The rise of the Internet sheds new light on these problems. A fundamental assumption of current libel law, for example, is the notion that defendants are powerful actors who control the means of communication, while the people they write about are usually little guys who have no way to protect their good name. (This is one reason it's harder for public figures to sue for libel; they're presumed to have sufficient access to the press to rebut false statements.) But does this assumption still ring true in an age when anyone with a modem can be a publisher –- and a public figure?

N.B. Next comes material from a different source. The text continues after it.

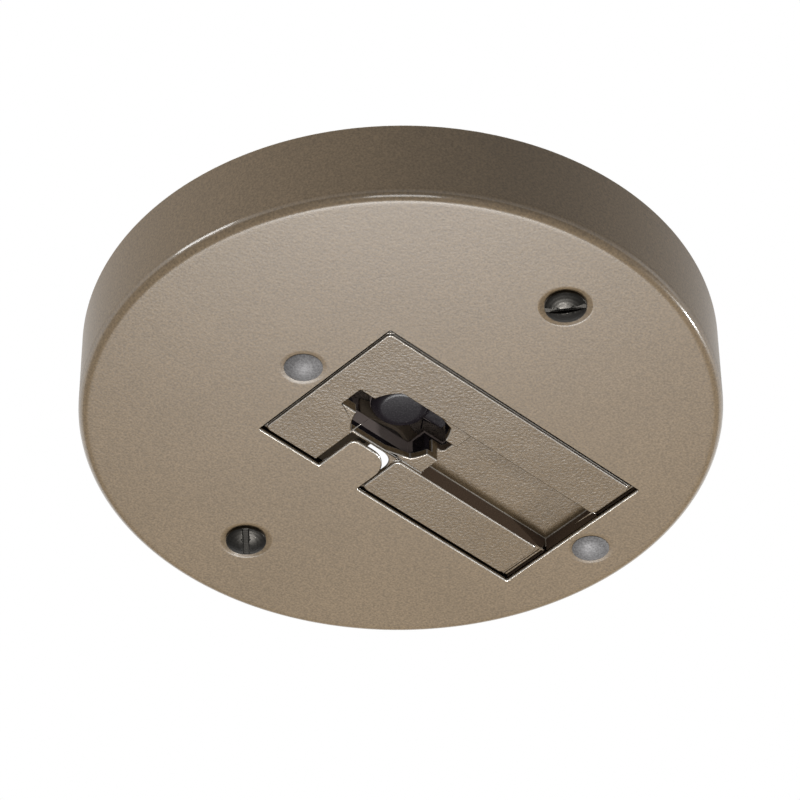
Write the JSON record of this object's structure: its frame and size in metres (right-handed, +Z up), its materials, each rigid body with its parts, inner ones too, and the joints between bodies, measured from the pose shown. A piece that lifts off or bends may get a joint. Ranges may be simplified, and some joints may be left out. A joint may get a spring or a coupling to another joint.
{
  "type": "light fixture ceiling canopy",
  "caption": "Round ceiling canopy for one plug-in spotlight, with a riveted adapter cradle, a keyed socket over a contact block, and a crossbar for the outlet box.",
  "frame": {"origin": "centre of the ceiling plane, on the canopy's axis, in the plane of the rim and of the crossbar's ceiling face", "axes": "+Z up into the ceiling, away from the visible face; +X along the adapter's trench, away from the keyed hole; +Y towards the tongue and along the crossbar"},
  "size_m": [0.127, 0.127, 0.0202],
  "materials": {
    "canopy_finish": "satin nickel coloured paint with a fine metallic grain",
    "cradle_finish": "the same paint over a casting, with orange peel",
    "rivet_metal": "plain, dull",
    "canopy_screw_metal": "dark plated, turned",
    "crossbar_zinc": "zinc plated",
    "small_screw_zinc": "zinc plated",
    "earth_green": "green passivated",
    "block_moulding": "black thermosetting moulding, glossy",
    "cover_moulding": "black moulding, satin",
    "fibre": "dark vulcanised fibre, rough",
    "contact_strip": "rolled strip",
    "line_brass": "plain",
    "neutral_nickel": "nickel plated"
  },
  "bodies": {
    "root": {"canopy": "canopy_finish", "adapter_cradle": "cradle_finish", "cradle_rivets": "rivet_metal", "canopy_screws": "canopy_screw_metal", "crossbar": "crossbar_zinc", "ground_screw": "earth_green", "contact_housing": "block_moulding", "housing_cover": "cover_moulding", "fibre_sheet": "fibre", "line_contact": "contact_strip", "neutral_contact": "contact_strip", "ground_contact": "contact_strip", "line_terminal_screw": "line_brass", "neutral_terminal_screw": "neutral_nickel", "ground_terminal_screw": "earth_green", "cover_screws": "small_screw_zinc", "housing_screws": "small_screw_zinc"}
  },
  "joints": []
}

In a world with many more information sources, all of which should be subject to skepticism, it may be time to revisit the very idea of harm to reputation. And what about the ephemeral nature of online statements? The Drudge case shows how easy it is not only to spread rumors in cyberspace, but to correct them. Finally, if old media defendants believe that their speech is chilled by big-money libel suits, imagine how frigid things could become for individual Internet users. "You could be liable for what you write in your email," says Sandra Baron, executive director of the Libel Defense Resource Center.

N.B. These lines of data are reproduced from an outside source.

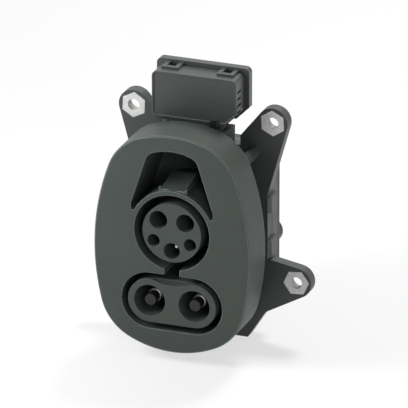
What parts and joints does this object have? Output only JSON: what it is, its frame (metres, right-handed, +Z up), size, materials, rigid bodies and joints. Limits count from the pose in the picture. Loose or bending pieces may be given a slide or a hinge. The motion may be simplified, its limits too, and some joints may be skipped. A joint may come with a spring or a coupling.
{
  "type": "vehicle charging inlet",
  "caption": "Panel-mounted inlet for combined AC and DC vehicle charging: egg-shaped shroud, pin contacts, captive-nut flange and a geared plug lock on top",
  "frame": {"origin": "where the axis of the AC contacts meets the seat plane at the back of the mounting plate", "axes": "+Z up, +Y back into the vehicle, +X to the right as seen from the plug side"},
  "size_m": [0.1276, 0.1218, 0.1589],
  "materials": {
    "housing_plastic": "fine-grained moulded glass-fibre plastic, dark greenish grey",
    "insert_plastic": "moulded plastic, dark greenish grey",
    "guard_plastic": "smooth black plastic",
    "nut_steel": "zinc-plated steel",
    "screw_steel": "zinc-plated steel",
    "spring_steel": "bright spring steel",
    "contact_silver": "silver-plated copper alloy",
    "bolt_plastic": "smooth black plastic",
    "gear_plastic": "natural white acetal",
    "pin_steel": "bright steel",
    "motor_steel": "zinc-plated steel can",
    "board_laminate": "green laminate",
    "switch_plastic": "black plastic",
    "seal_rubber": "black silicone rubber",
    "sensor_plastic": "white plastic"
  },
  "bodies": {
    "inlet": {"front_housing": "housing_plastic", "mounting_plate": "housing_plastic", "rear_housing": "housing_plastic", "rear_cover": "housing_plastic", "actuator_housing": "housing_plastic", "actuator_lid": "housing_plastic", "ac_insert": "insert_plastic", "dc_insert": "insert_plastic", "dc_contact_tips": "guard_plastic", "dc_sleeves": "guard_plastic", "mounting_nuts": "nut_steel", "housing_screws": "screw_steel", "rear_screws": "screw_steel", "cover_screws": "screw_steel", "lid_screws": "screw_steel", "spring_clip": "spring_steel", "line_contact": "contact_silver", "neutral_contact": "contact_silver", "earth_contact": "contact_silver", "pilot_contact": "contact_silver", "proximity_contact": "contact_silver", "dc_positive_contact": "contact_silver", "dc_negative_contact": "contact_silver", "gear_pin": "pin_steel", "connector_terminals": "pin_steel", "lock_motor": "motor_steel", "circuit_board": "board_laminate", "position_switch": "switch_plastic", "wire_seals": "seal_rubber", "rear_gasket": "seal_rubber", "cover_gasket": "seal_rubber", "lid_seal": "seal_rubber", "bolt_seal": "seal_rubber", "temperature_sensors": "sensor_plastic"},
    "bolt": {"lock_bolt": "bolt_plastic"},
    "wheel": {"gear_wheel": "gear_plastic"},
    "pinion": {"motor_pinion": "gear_plastic"}
  },
  "joints": [
    {"name": "bolt_slide", "type": "slide", "parent": "inlet", "child": "bolt", "axis": [0, 0, -1], "range_m": [0, 0.006]},
    {"name": "wheel_turn", "type": "hinge", "parent": "inlet", "child": "wheel", "pos_m": [-0.0013, 0, 0.0668], "axis": [0, -1, 0], "range_deg": [0, 86]},
    {"name": "motor_turn", "type": "hinge", "parent": "inlet", "child": "pinion", "pos_m": [0.0123, 0, 0.0668], "axis": [0, 1, 0], "range_deg": [0, 206.4]}
  ],
  "couplings": [
    {"joint": "wheel_turn", "follows": "bolt_slide", "rad_per_m": 250},
    {"joint": "motor_turn", "follows": "bolt_slide", "rad_per_m": 600}
  ]
}
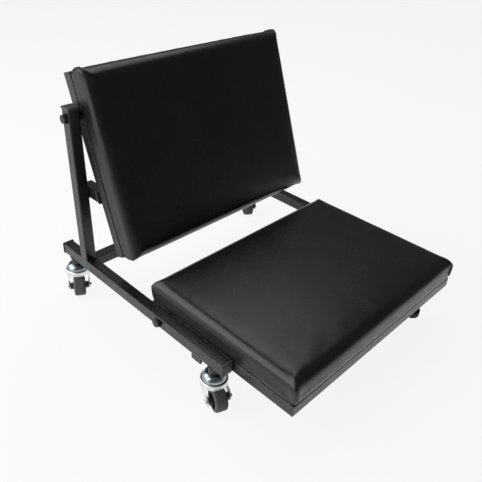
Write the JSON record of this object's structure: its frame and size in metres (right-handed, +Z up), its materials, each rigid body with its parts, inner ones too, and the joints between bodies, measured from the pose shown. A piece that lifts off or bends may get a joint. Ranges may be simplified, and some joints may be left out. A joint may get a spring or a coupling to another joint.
{
  "type": "creeper seat",
  "caption": "Low rolling work seat: black square-tube base on swivel casters, padded seat that lifts on side bolts and a reclined padded backrest hung between two posts.",
  "frame": {"origin": "middle of the footprint on the floor, under the wheels' lowest points", "axes": "+Z up, -Y the way the sitter faces, +X the sitter's left"},
  "size_m": [0.6579, 0.693, 0.5525],
  "materials": {
    "black_frame": "textured black powder coat",
    "vinyl_pads": "smooth black vinyl-coated upholstery fabric, satin",
    "plywood": "raw plywood",
    "tube_plugs": "moulded black polyethylene",
    "zinc_plate": "bright zinc plate",
    "black_bolts": "black oxide",
    "black_rubber": "matte rubber",
    "tyres": "dark grey rubber tread",
    "wheel_hubs": "moulded nylon"
  },
  "bodies": {
    "base": {"rail_right": "black_frame", "rail_left": "black_frame", "post_right": "black_frame", "post_left": "black_frame", "rear_crossbar": "black_frame", "front_crossbar": "black_frame", "front_crossbar_packers": "black_frame", "stop_stub_right": "black_frame", "stop_stub_left": "black_frame", "stop_stub_pads": "black_rubber", "rail_end_plugs": "tube_plugs", "post_caps": "tube_plugs", "crossbar_end_plugs": "tube_plugs", "caster_sockets": "black_frame", "caster_stems": "zinc_plate", "caster_top_races": "zinc_plate", "caster_bearing_balls": "zinc_plate", "back_pivot_bolts": "black_bolts", "back_pivot_spacers": "black_bolts", "seat_pivot_bolts": "black_bolts", "pivot_washers": "black_bolts", "back_pivot_nuts": "black_bolts", "seat_pivot_nuts": "black_bolts"},
    "backrest": {"back_side_tube_right": "black_frame", "back_side_tube_left": "black_frame", "back_top_tube": "black_frame", "back_bottom_tube": "black_frame", "back_board": "plywood", "back_cushion": "vinyl_pads", "back_board_screws": "zinc_plate"},
    "seat": {"seat_side_tube_right": "black_frame", "seat_side_tube_left": "black_frame", "seat_front_tube": "black_frame", "seat_rear_tube": "black_frame", "seat_board": "plywood", "seat_cushion": "vinyl_pads", "seat_board_screws": "zinc_plate", "seat_foot_boss": "black_frame", "seat_foot_pad": "black_rubber"},
    "caster_rear_right": {"fork_rear_right": "zinc_plate", "axle_rear_right": "zinc_plate", "axle_nut_rear_right": "zinc_plate"},
    "wheel_rear_right": {"tyre_rear_right": "tyres", "hub_rear_right": "wheel_hubs"},
    "caster_front_right": {"fork_front_right": "zinc_plate", "axle_front_right": "zinc_plate", "axle_nut_front_right": "zinc_plate"},
    "wheel_front_right": {"tyre_front_right": "tyres", "hub_front_right": "wheel_hubs"},
    "caster_rear_left": {"fork_rear_left": "zinc_plate", "axle_rear_left": "zinc_plate", "axle_nut_rear_left": "zinc_plate"},
    "wheel_rear_left": {"tyre_rear_left": "tyres", "hub_rear_left": "wheel_hubs"},
    "caster_front_left": {"fork_front_left": "zinc_plate", "axle_front_left": "zinc_plate", "axle_nut_front_left": "zinc_plate"},
    "wheel_front_left": {"tyre_front_left": "tyres", "hub_front_left": "wheel_hubs"}
  },
  "joints": [
    {"name": "backrest_swing", "type": "hinge", "parent": "base", "child": "backrest", "pos_m": [0, 0.256, 0.456], "axis": [-1, 0, 0], "range_deg": [0, 75]},
    {"name": "seat_lift", "type": "hinge", "parent": "base", "child": "seat", "pos_m": [0, -0.0125, 0.1075], "axis": [-1, 0, 0], "range_deg": [0, 90]},
    {"name": "swivel_rear_right", "type": "hinge", "parent": "base", "child": "caster_rear_right", "pos_m": [-0.2915, 0.3135, 0.0536], "axis": [0, 0, 1], "continuous": true},
    {"name": "roll_rear_right", "type": "hinge", "parent": "caster_rear_right", "child": "wheel_rear_right", "pos_m": [-0.30335, 0.29379, 0.025], "axis": [-0.8572, 0.515, 0], "continuous": true},
    {"name": "swivel_front_right", "type": "hinge", "parent": "base", "child": "caster_front_right", "pos_m": [-0.2915, -0.1665, 0.0536], "axis": [0, 0, 1], "continuous": true},
    {"name": "roll_front_right", "type": "hinge", "parent": "caster_front_right", "child": "wheel_front_right", "pos_m": [-0.30012, -0.18783, 0.025], "axis": [-0.9272, 0.3746, 0], "continuous": true},
    {"name": "swivel_rear_left", "type": "hinge", "parent": "base", "child": "caster_rear_left", "pos_m": [0.2915, 0.3135, 0.0536], "axis": [0, 0, 1], "continuous": true},
    {"name": "roll_rear_left", "type": "hinge", "parent": "caster_rear_left", "child": "wheel_rear_left", "pos_m": [0.27864, 0.29443, 0.025], "axis": [-0.829, 0.5592, 0], "continuous": true},
    {"name": "swivel_front_left", "type": "hinge", "parent": "base", "child": "caster_front_left", "pos_m": [0.2915, -0.1665, 0.0536], "axis": [0, 0, 1], "continuous": true},
    {"name": "roll_front_left", "type": "hinge", "parent": "caster_front_left", "child": "wheel_front_left", "pos_m": [0.30335, -0.18621, 0.025], "axis": [-0.8572, -0.515, 0], "continuous": true}
  ]
}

The Net doesn't render libel law obsolete. But it should prompt us to think about ways to improve it. A decade ago, after presiding over one of history's messiest libel cases, Westmoreland v. CBS, federal judge Pierre Leval wrote in the Harvard Law Review that both sides might have been better served by a no-fault, no-damages action. Under this arrangement, parties would simply ask a court to declare whether an allegedly defamatory statement was indeed false. Cases would be shorter and cheaper to litigate, and instead of focusing on money or intent, the emphasis would be on whether something injuriously false was said – which, after all, is what libel is really about.

Though this idea has received some support from legal scholars and lawmakers, it never really caught on. But it may be time to give it another look. A no-fault approach recognizes that reputation will be key in the digital age. It protects the good name of those who are wrongly defamed, while scorning those responsible for wrongful defaming. Best of all, it would protect speech much more than libel law does today.